Little Otik vanished before my eyes. I passed by one day and it had simply dissapeared. I wish those cute guys well.

All of this cannot help you but wonder––allow me a little speculation––at how transient our Berlin life might be, and why we first came here to pursue working lives. Berlin for many working anglos––used to the pressure centres of London and New York––was a refuge, the ‘escape hatch’ from mass capitalism. It allowed for a greater work/life balance, which the Germans so prize (it still is better here, but where is it going?).  Is it that Berlin is quickly catching up with London and New York that these anglo businesses have suddenly left? Why be working here, if there is here? Or were they influenced just by circumstance and private reasoning? Or an inevitable adjustment of dreams? 


Joseph Pearson

Joseph Pearson (1975) is writer and historian based in Berlin. Born in Canada, he was educated at Cambridge University, UK, where he received his doctorate in history in 2001. Since 2008, he has written The Needle, which has become one of Berlin's most popular blogs. His portrait of the German capital, Berlin, for Reaktion Press was published in 2017. His second book, My Grandfather's Knife, was published by HarperCollins and the History Press in 2022. He is also the essayist and blogger of the Schaubühne Theatre, one of Berlin's best known state-funded institutions. His writing has appeared widely in the press, literary and academic journals, and has been translated into Italian, German, French, and Arabic. Having taught at Columbia University in New York City, he lectures in Berlin at New York University Berlin (since 2012) and the Barenboim-Said Academy.

3 thoughts on “Why Are Anglo Businesses Closing in Kreuzberg?

  • Dialogue on their blog blame economic reasons. Even if well attended I suspect it’s hard to make an above subsistence living with this type of business, given the competition.

    The ones in PB seem to survive so far though, I’ve only noticed marginal places (wrong place, no particularly interesting concept) close down.

    • Thanks Prenzelberger for your note and for a good rebuttal to our claim that none of the businesses above closed for financial reasons. My impression (and one would have to ask the people at Dialogue for the full story) is that they closed at storefront (as bookstores everywhere are doing) because there were more opportunities online. I know that both Hudson’s and Little Otik, however, were doing very well before they closed––so I don’t think either place can be called marginal or described as having the wrong concept. Although in those two cases it seems like there were plenty of personal reasons they closed (but this falls into the category of gossip, it’s not appropriate to expand). Here’s the quote you mention from the Dialogue Books blog: (http://www.dialoguebooks.org/blog/)

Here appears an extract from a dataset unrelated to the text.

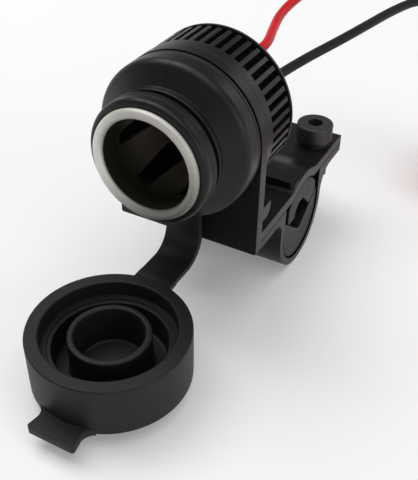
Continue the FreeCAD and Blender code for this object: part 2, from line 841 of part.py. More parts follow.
def make_dust_cap():
    """A rubber cup with a plug ring inside, a stub for the strap and a pull tab, drawn from its rim down."""
    body = new_body("dust_cap")
    profile = new_sketch(body, "cap_profile", "XZ_Plane")
    ledge_depth = s.cap_mouth_depth + s.cap_ledge_step
    outline(profile, [
        (0, -s.cap_height),
        (cap_radius, -s.cap_height, s.heavy_rounding),
        (cap_radius, 0, s.edge_rounding),
        (cap_mouth_radius, 0, s.light_rounding),
        (cap_mouth_radius, -s.cap_mouth_depth),
        (cap_ledge_radius, -s.cap_mouth_depth),
        (cap_ledge_radius, -ledge_depth),
        (cap_inner_radius, -ledge_depth, s.fine_rounding),
        (cap_inner_radius, -s.cap_floor_depth, s.heavy_rounding),
        (plug_radius, -s.cap_floor_depth, s.medium_rounding),
        (plug_radius, -s.plug_below_rim, s.edge_rounding),
        (plug_inner_radius, -s.plug_below_rim, s.edge_rounding),
        (plug_floor_radius, -s.cap_floor_depth, s.medium_rounding),
        (0, -s.cap_floor_depth),
    ])
    revolve(body, profile, "V_Axis")

    tab = new_sketch(body, "tab", "XY_Plane", -s.cap_height)
    neck = s.tab_neck_width / 2
    tip = s.tab_tip_width / 2
    blend_across = neck + s.tab_blend_radius
    blend_reach = cap_radius + s.tab_blend_radius
    blend_along = across(blend_reach, blend_across)
    touch = cap_radius / blend_reach
    outline(tab, [
        (-blend_across * touch, -blend_along * touch),
        Arc(-neck, -blend_along, -blend_across, -blend_along),
        (-tip, -s.tab_reach, s.tip_rounding),
        (tip, -s.tab_reach, s.tip_rounding),
        (neck, -blend_along),
        Arc(blend_across * touch, -blend_along * touch, blend_across, -blend_along),
    ])
    pad(body, tab, s.tab_thickness)

    stub = new_sketch(body, "stub", "XY_Plane")
    half = s.strap_width / 2
    outline(stub, [
        (-half, cap_radius - s.stub_overlap),
        (half, cap_radius - s.stub_overlap),
        (half, cap_radius + s.cap_stub_length),
        (-half, cap_radius + s.cap_stub_length),
    ])
    pad(body, stub, s.strap_thickness, backwards=True)
    place_on_socket(body, 0, -s.cap_ahead, -s.strap_drop)


def make_contacts():
    """The rivet in the barrel's floor, what insulates it, and the two terminals behind."""
    rivet_hole = s.rivet_radius + s.nest_gap
    insulator_front = s.barrel_depth - s.insulator_flange
    place_on_socket(turned("contact_insulator", [
        (insulator_front, rivet_hole),
        (insulator_front, insulator_radius, s.small_rounding),
        (s.barrel_depth, insulator_radius),
        (s.barrel_depth, s.floor_hole_radius - s.nest_gap),
        (barrel_end, s.floor_hole_radius - s.nest_gap),
        (barrel_end, rivet_hole),
    ]))
    place_on_socket(turned("insulating_washer", [
        (barrel_end, rivet_hole),
        (barrel_end, s.washer_radius),
        (terminal_front, s.washer_radius),
        (terminal_front, rivet_hole),
    ]))
    swage_radius = s.rivet_radius + s.swage_width
    swage_end = terminal_back + s.rivet_radius / 2
    place_on_socket(turned("centre_contact", [
        (insulator_front - s.rivet_head_height, 0),
        (insulator_front - s.rivet_head_height, s.rivet_head_radius, s.full_rounding),
        (insulator_front, s.rivet_head_radius),
        (insulator_front, s.rivet_radius),
        (terminal_back, s.rivet_radius),
        (terminal_back, swage_radius),
        (swage_end, swage_radius, s.light_rounding),
        (swage_end, 0),
    ]))
    terminal = make_terminal("centre_terminal", -45, [
        (terminal_front, -s.terminal_width / 2 - s.terminal_root),
        (terminal_back, -s.terminal_width / 2 - s.terminal_root),
        (terminal_back, blade_inside),
        (terminal_end, blade_inside),
        (terminal_end, blade_outside),
        (terminal_front, blade_outside, s.tip_rounding),
    ])
    hole = new_sketch(terminal, "rivet_hole", "XZ_Plane", -terminal_back - s.cut_margin)
    add_circle(hole, 0, 0, rivet_hole)
    pocket(terminal, hole, s.terminal_thickness + s.cut_margin * 2, backwards=True)
    foot_back = barrel_end + s.terminal_thickness
    make_terminal("ground_terminal", 135, [
        (barrel_end, blade_inside, s.tip_rounding),
        (terminal_end, blade_inside),
        (terminal_end, blade_outside),
        (foot_back, blade_outside),
        (foot_back, blade_outside + s.ground_foot),
        (barrel_end, blade_outside + s.ground_foot),
    ])


def make_terminal(label, angle, corners):
    """A bent strip, drawn from its side and then turned about the socket's axis towards its lead."""
    body = new_body(label)
    sketch = new_sketch(body, label + "_side", "YZ_Plane")
    outline(sketch, corners)
    pad(body, sketch, s.terminal_width, both_ways=True)
    body.Placement.Rotation = FreeCAD.Rotation(FreeCAD.Vector(0, 1, 0), angle)
    place_on_socket(body)
    return body


def make_rear_cover():
    """A cover that plugs the sleeve and has an outlet for each lead."""
    plug_radius = housing_bore - s.nest_gap
    inside_radius = plug_radius - s.cover_wall
    plug_start = sleeve_end - s.cover_plug_length
    flange_end = sleeve_end + s.cover_flange
    body = turned("rear_cover", [
        (plug_start, inside_radius),
        (plug_start, plug_radius, s.small_rounding),
        (sleeve_end, plug_radius),
        (sleeve_end, cover_flange_radius),
        (flange_end, cover_flange_radius, s.light_rounding),
        (flange_end, cover_end_radius + s.cover_draft, s.small_rounding),
        (cover_end, cover_end_radius, s.large_rounding),
        (cover_end, 0),
        (cover_inside, 0),
        (cover_inside, inside_radius, s.edge_rounding),
    ])
    outlets = new_sketch(body, "outlets", "XZ_Plane", -cover_end - s.cut_margin)
    for aside in (-s.outlet_aside, s.outlet_aside):
        add_circle(outlets, aside, -aside, s.outlet_radius)
    pocket(body, outlets, s.cover_wall + s.cut_margin * 2, backwards=True)
    place_on_socket(body)


def make_outlet(colour, aside):
    """The grommet of one lead, and the lead's own stretch inside the socket."""
    bore = s.lead_radius + s.nest_gap / 2
    neck = s.outlet_radius - s.nest_gap
    inner_end = cover_inside - s.grommet_flange
    outer_end = cover_end + s.grommet_flange
    grommet = turned(f"grommet_{colour}", [
        (inner_end, bore),
        (inner_end, s.grommet_flange_radius, s.small_rounding),
        (cover_inside, s.grommet_flange_radius),
        (cover_inside, neck),
        (cover_end, neck),
        (cover_end, s.grommet_flange_radius),
        (outer_end, s.grommet_flange_radius, s.small_rounding),
        (outer_end, neck + s.grommet_taper, s.light_rounding),
        (grommet_end, s.grommet_tip_radius, s.fine_rounding),
        (grommet_end, bore),
    ])
    place_on_socket(grommet, aside, 0, -aside)
    lead = doc.addObject("Part::Cylinder", f"inner_lead_{colour}")
    lead.Label = f"inner_lead_{colour}"
    bind(lead, "Radius", s.lead_radius)
    bind(lead, "Height", grommet_end - inner_lead_start)
    lead.Placement.Rotation = FreeCAD.Rotation(FreeCAD.Vector(1, 0, 0), -90)
    place_on_socket(lead, aside, inner_lead_start, -aside)


def from_mouth(point):
    """A point of a route, moved from the socket's frame to the part's."""
    return FreeCAD.Vector(*point) + FreeCAD.Vector(0, -SIZES["socket_ahead"], SIZES["socket_above"])


def tube(name, route, radius):
    """A round tube along straight runs that tangent arcs join, as large as the runs allow."""
    points = [from_mouth(point) for point in route]
    edges = []
    start = points[0]
    for before, corner, after in zip(points, points[1:], points[2:]):
        back = before - corner
        ahead = after - corner
        turn = math.pi - back.getAngle(ahead)
        reach = 0.45 * min(back.Length, ahead.Length)
        arc_radius = reach / math.tan(turn / 2)
        print(f"{name} at {tuple(round(v, 1) for v in corner)}: arc radius {arc_radius:.1f} mm")
        enter = corner + back.normalize() * reach
        leave = corner + ahead.normalize() * reach
        inward = (enter + leave) * 0.5 - corner
        middle = corner + inward.normalize() * (math.hypot(reach, arc_radius) - arc_radius)
        edges.append(Part.LineSegment(start, enter).toShape())
        edges.append(Part.Arc(enter, middle, leave).toShape())
        start = leave
    edges.append(Part.LineSegment(start, points[-1]).toShape())
    path = Part.Wire(edges)
    section = Part.Wire([Part.makeCircle(radius, points[0], points[1] - points[0])])
    solid = path.makePipeShell([section], True, False)
    expected = math.pi * radius ** 2 * path.Length
    if abs(solid.Volume / expected - 1) > 0.01:
        raise ValueError(f"{name}: the tube holds {solid.Volume:.1f}, not {expected:.1f} cubic millimetres")
    print(f"{name}: {path.Length:.1f} mm")
    return solid


def make_coil(colour, layer):
    """The outer shape of a lead's put-away turns. The two coils lie on each other."""
    body = new_body(f"coil_{colour}")
    sketch = new_sketch(body, f"coil_section_{colour}", "XZ_Plane")
    half = s.coil_width / 2
    outline(sketch, [
        (s.coil_mean_radius - half, 0, s.lead_radius),
        (s.coil_mean_radius + half, 0, s.lead_radius),
        (s.coil_mean_radius + half, s.coil_height, s.lead_radius),
        (s.coil_mean_radius - half, s.coil_height, s.lead_radius),
    ])
    revolve(body, sketch, "V_Axis")
    place(body, s.coil_aside, s.coil_behind, s.coil_height * layer - jaw_radius)
    return body


def make_lead(colour, aside, leave, route, tail, coil):
    """The lead's two stretches outside its coil, ended where they meet the coil."""
    doc.recompute()
    radius = SIZES["lead_radius"]
    tip = FreeCAD.Vector(aside.value, grommet_end.value, -aside.value)
    whole = [tip, tip + FreeCAD.Vector(*leave)] + route
    solids = []
    for name, points in ((f"lead_{colour}", whole), (f"lead_{colour}_tail", tail)):
        free = tube(name, points, radius).cut(coil.Shape)
        solids.append(max(free.Solids, key=lambda solid: solid.Volume))
    lead = doc.addObject("Part::Feature", f"lead_{colour}")
    lead.Label = f"lead_{colour}"
    lead.Shape = Part.makeCompound(solids)


def make_lead_end(colour, tail):
    """A ring terminal and its sleeve, drawn along +X and laid along the lead's tail."""
    start, end = (from_mouth(point) for point in tail)
    heading = math.degrees(math.atan2(end.y - start.y, end.x - start.x))
    sleeve = new_body(f"terminal_sleeve_{colour}")
    profile = new_sketch(sleeve, f"sleeve_profile_{colour}", "XZ_Plane")
    outline(profile, [
        (0, 0),
        (0, s.sleeve_tube_radius, s.edge_rounding),
        (s.sleeve_tube_length, s.sleeve_tube_radius, s.tip_rounding),
        (s.sleeve_tube_length, 0),
    ])
    revolve(sleeve, profile)
    terminal = new_body(f"ring_terminal_{colour}")
    plan = new_sketch(terminal, f"tongue_{colour}", "XY_Plane", -s.tongue_thickness / 2)
    half = s.tongue_neck_width / 2
    middle = s.sleeve_tube_length + s.tongue_reach
    neck_end = middle - across(s.tongue_radius, half)
    outline(plan, [
        (s.sleeve_tube_length, -half),
        (neck_end, -half),
        Arc(middle + s.tongue_radius, 0, middle, 0),
        Arc(neck_end, half, middle, 0),
        (s.sleeve_tube_length, half),
    ])
    add_circle(plan, middle, 0, s.tongue_hole_radius)
    pad(terminal, plan, s.tongue_thickness)
    for piece in (sleeve, terminal):
        piece.Placement = FreeCAD.Placement(end, FreeCAD.Rotation(FreeCAD.Vector(0, 0, 1), heading))


# Places along the socket's axis that the terminals and the strap share
strap_end = cap_radius + s.cap_stub_length - s.cap_ahead
terminal_front = barrel_end + s.washer_thickness
terminal_back = terminal_front + s.terminal_thickness
terminal_end = terminal_front + s.terminal_length
blade_inside = s.outlet_aside * root(Size(2)) + s.lead_radius
blade_outside = blade_inside + s.terminal_thickness

make_barrel()
make_housing()
make_ring_nut()
make_cap_strap()
make_dust_cap()
make_contacts()
make_rear_cover()
make_bracket()
make_lower_jaw()
make_upper_insert()
make_lower_insert()
for side, aside in (("left", -screw_aside), ("right", screw_aside)):
    make_clamp_screw(side, aside)
    make_clamp_nut(side, aside)
for colour, aside, leave, route, tail, layer in (
        ("red", -s.outlet_aside, RED_EXIT, RED_ROUTE, RED_TAIL, 0),
        ("black", s.outlet_aside, BLACK_EXIT, BLACK_ROUTE, BLACK_TAIL, 1)):
    make_outlet(colour, aside)
    make_lead(colour, aside, leave, route, tail, make_coil(colour, layer))
    make_lead_end(colour, tail)
doc.recompute()

for thing in doc.Objects:
    if {"Invalid", "Error"} & set(thing.State):
        raise ValueError(f"{thing.Name} failed: {thing.State}")
pieces = [thing for thing in doc.Objects
          if thing.TypeId in ("PartDesign::Body", "Part::Cylinder", "Part::Feature")]
for piece in pieces:
    if piece.Shape.isNull() or not piece.Shape.isValid():
        raise ValueError(f"{piece.Label} has no valid shape")
os.makedirs("parts", exist_ok=True)
for piece in pieces:
    piece.Shape.exportStep(f"parts/{piece.Label}.step")
    box = piece.Shape.BoundBox
    print(f"{piece.Label}: {len(piece.Shape.Solids)} solid, {piece.Shape.Volume:.0f} mm3, "
          f"X {box.XMin:.1f} to {box.XMax:.1f}, Y {box.YMin:.1f} to {box.YMax:.1f}, "
          f"Z {box.ZMin:.1f} to {box.ZMax:.1f}")
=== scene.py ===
# %% [markdown]
# A 12 V socket for a handlebar, dressed for the studio. The solid parts come in as a fixed frame,
# and this lesson adds what they lack: the finish of each surface, the rubber strap as a mesh of its
# own, and the two leads at their real length. Blender works in metres here, so sizes
# are written in millimetres and multiplied by one value.

# %% Load the frame
import json
import math

import bpy
from mathutils import Matrix, Vector


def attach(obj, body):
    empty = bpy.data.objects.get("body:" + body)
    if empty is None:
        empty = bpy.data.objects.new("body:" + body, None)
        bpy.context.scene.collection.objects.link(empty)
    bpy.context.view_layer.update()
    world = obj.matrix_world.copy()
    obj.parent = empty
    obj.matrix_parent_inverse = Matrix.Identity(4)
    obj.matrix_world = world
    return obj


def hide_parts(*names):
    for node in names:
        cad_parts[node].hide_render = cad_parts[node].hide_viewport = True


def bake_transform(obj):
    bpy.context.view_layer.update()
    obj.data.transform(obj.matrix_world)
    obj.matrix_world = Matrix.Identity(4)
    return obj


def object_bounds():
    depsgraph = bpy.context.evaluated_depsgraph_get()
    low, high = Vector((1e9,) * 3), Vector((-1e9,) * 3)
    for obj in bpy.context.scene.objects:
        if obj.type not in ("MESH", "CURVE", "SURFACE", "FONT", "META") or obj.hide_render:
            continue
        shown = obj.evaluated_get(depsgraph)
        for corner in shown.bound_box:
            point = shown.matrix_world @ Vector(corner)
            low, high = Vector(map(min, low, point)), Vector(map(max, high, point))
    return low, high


MM = 0.001


def in_mm(values):
    """Metres as millimetres, for a printed line."""
    return [round(value / MM, 1) for value in values]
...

      “Maintaining such a specialist non-commercial selection in today’s climate is simply too difficult when working with the distribution system that the industry insists upon. We have realised that if we sell one book or one hundred books each day, the situation is the same: margins are too tight and payment dates too short. Independent bookshops must abide by the same rules as the big high-street chains but with far smaller margins. The situation is not supportive of the bookshop I created, and that many of you love. In this we are not alone, with hundreds of bookshops closing each year. I question how readers will in future find the books we have treasured together, especially those in translation or from quirky, inspirational small presses… but enough of the politics.”

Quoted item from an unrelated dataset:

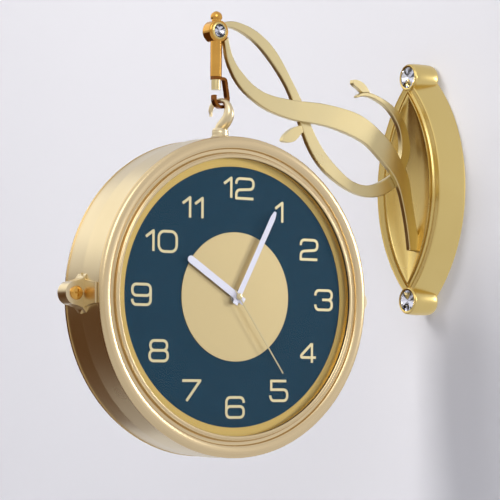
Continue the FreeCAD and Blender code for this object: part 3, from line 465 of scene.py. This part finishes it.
# Radius and height off the wall, in millimetres, from the foot to the crystal's seat.
boss_profile = [
    (11.0, 0.1),
    (12.9, 0.9),
    (13.9, 2.8),
    (14.4, 5.5),
    (14.5, 9.0),
    (14.5, 18.0),
    (14.2, 24.0),
    (13.8, 27.4),
    (13.4, 28.4),
    (13.5, 28.8),
    (13.5, 29.6),
    (13.1, 30.0),
    (12.8, 29.7),
    (12.7, 25.0),
]
boss_reach = 112.0
off_wall = Vector((-1, 0, 0))
plate_pieces = [casting]
boss_spokes = 72
for label, end in (("upper", 1), ("lower", -1)):
    foot = Vector((0, 0, end * boss_reach / metre))
    boss = turned_body(label + "_boss", boss_profile, boss_spokes, foot, off_wall, plate_gold, closed=False)
    plate_pieces.append(boss)
for piece in plate_pieces:
    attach(piece, "bracket")
    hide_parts("wall_plate")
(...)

  • I was also a regular at Hudson’s and Little Otik until they abruptly closed, to my great sadness. Last time I talked to Jeffrey at Little Otik, a couple months before closing, he let off some steam about how hard it was to find reliable hard-working staff, and how he and his partner had to consistently bear the brunt of the labour on their own. I think that for so many expats, the Berlin they moved here for is a place for leisure and playing harder than one works, an “escape hatch,” as you called it. I can imagine that busting your ass for your business’s sake in an environment like this can eventually start to feel a little incongruous.